Dall’ambiente come luogo costruito, più o meno indirizzato, di esperienza, empatia e relazione, al corpo come zona franca di sperimentazione: le azioni di Marina Abramovič compiute con Ulay discutono i confini e i limiti dell’io rispetto all’altro, del dare e dell’avere, del donarsi e del ricevere: ora attraverso la perdita delle certezze acquisite e dei limiti imposti, ora con la possibilità di entrare, empaticamente, nella pelle dell’altro, mediante il gesto, l’azione, l’intervento fisico e l’esperienza.
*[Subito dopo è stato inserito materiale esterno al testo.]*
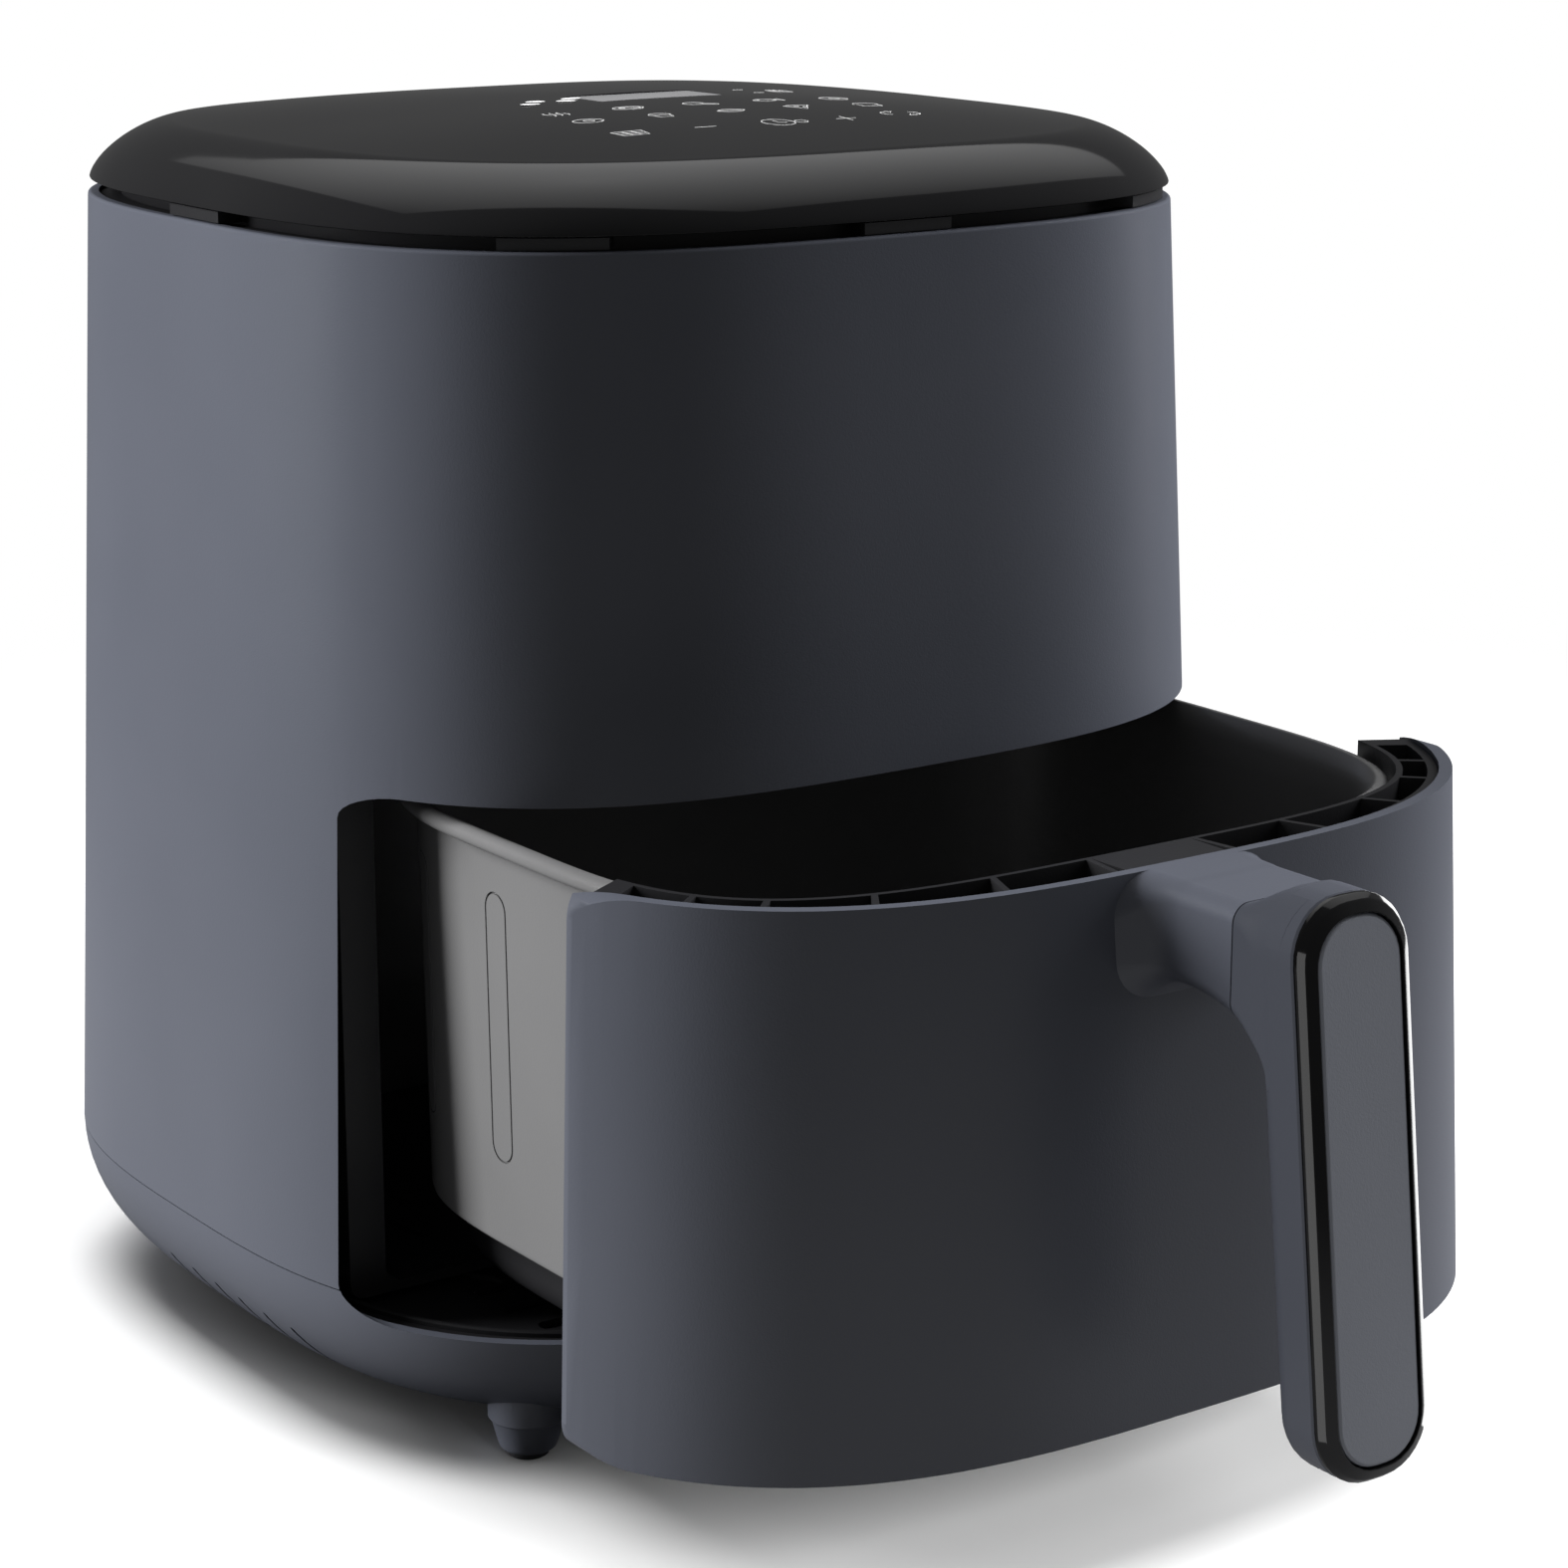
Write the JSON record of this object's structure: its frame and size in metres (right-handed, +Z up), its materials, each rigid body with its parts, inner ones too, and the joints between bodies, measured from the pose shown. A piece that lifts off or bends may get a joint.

Un percorso che diversamente viene compiuto, e offerto allo spettatore, anche da altri artisti, da Louise Bourgeois a Sophie Calle a Zhang Huan.

Con questi autori si apre il terzo percorso, che prova ad indagare, in questa direzione, il conflitto tra civiltà e culture differenti, la migrazione, la transculturalità, attraverso le indagini di Doris Salcedo, Adrian Paci e Bill Viola. Se in Turn On, uno dei video più toccanti dell’artista albanese, l’accensione di una lampada per ogni volto di lavoratore disoccupato mette in luce una attesa di incontro che non è, solamente, mero aiuto, ma richiesta di empatia e ascolto, la citazione dell’antico, l’indagine sulle passioni, dalla tragedia greca a Charles Le Brun, e l’uso altissimo di ombra, luce, diafano e trasparenza in Bill Viola sono strumenti straordinari per offrire all’uomo del XXI secolo, attraverso l’emozione visuale, un percorso di formazione che lo porti a un rinnovato incontro con il proprio credere e sentire – nella piena, empatica condivisione con l’altro.